The chapter traces cricket’s growth from a rural sport born out of other bat-and-ball games in pre-industrial England into the industry it is today, and how that history “was connected to the social history of the time”.

For instance, the duration of each game depended on work schedules and therefore, the Industrial Revolution had an impact on the game. Its rules, favouring batsmen, partly reflect the class divide in Victorian England, where the rich batted and the poor bowled.

The spread of cricket outside England is closely tied to colonisation, and in colonial India, the sport “was organised on the principle of race and religion”.

Devendra spoke to Scroll.in about why cricket – and indeed topics from everyday life – should be retained in school textbooks and why she fears a change in approach will encourage rote-learning. Edited excerpts below.
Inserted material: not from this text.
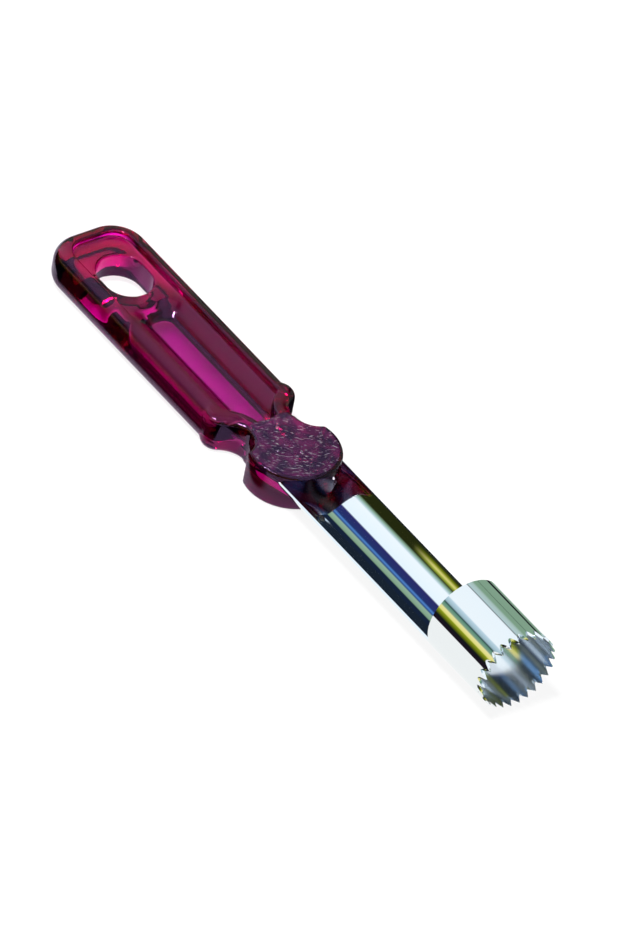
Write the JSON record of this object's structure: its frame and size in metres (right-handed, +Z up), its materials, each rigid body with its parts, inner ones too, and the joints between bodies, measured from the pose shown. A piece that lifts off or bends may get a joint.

Why was there a chapter on cricket?
It introduced school children to the history of a game, which they already played in their colony parks on Sundays, and that became an opportunity to discuss other subjects related to it. What most do not understand is that history is about everything, and the present is determined by the past. Many children will discuss recent matches, remember runs made in old ones and be excited even by old photographs of players.

But evolution of the sport in India, from something only the British played to one in which Indians are some of the best in the world, was also an occasion to study colonialism, for instance. The study of the history of clothing is also a study of social divisions, trade relations between countries and caste.

If we were to write a textbook today, we might have chosen to write about the internet – how it came up and what it has contributed.

Going by just the headline will always be misleading. They need to read the entire chapter to understand. The idea was that children should be engaged and also encouraged to explore on their own. That way they feel empowered.

How were these history textbooks different from what existed before?
All of us did agree on what the changes were to be. Our main focus was to change the way history was perceived by students, parents and even teachers in schools. It was always seen as a subject requiring a lot of rote learning and that incited little curiosity and no excitement. Children would not want to explore further. We tried to rework the curriculum in a way that would discourage learning by rote, and the textbooks were redesigned accordingly.

Apart from picking topics students could immediately relate to, we changed the way the material was presented as well. We did not go for the traditional pattern of questions. We tried to reframe them and place suggestions for activities alongside the text and not only at the end of it. Boxes introduce new aspects to the topic that the child can explore and initiate different discussions on. We also altered the traditional styles of printing with a typical font-size and the paper quality was changed too. Pictures were sourced from institutions all over the world.

Do you think topics like cricket are still considered unworthy of academic interest? What will happen if these sections are dropped?
The government is talking about reducing the burden on the child. What it needs to understand that it is not the number of pages that is a burden. If I read 100 pages on a topic and found I fully understood understood and enjoyed it, would that be too high a load for me? I would rather go for those 100 pages than five pages of something that makes no sense or that I cannot relate to. As Professor Yashpal had explained in Learning without Burden, it is the load of incomprehension which would bother school children much more. They get no joy from it.

But teachers must also accept the changes. Parents always insist children must be taught something useful and that cricket is not useful. But we have moved beyond that. History is not only about kings and queens. We know that what we read in the news today are all a part of history – economics, politics, literature, language, food, the media. And history is no longer only about the past.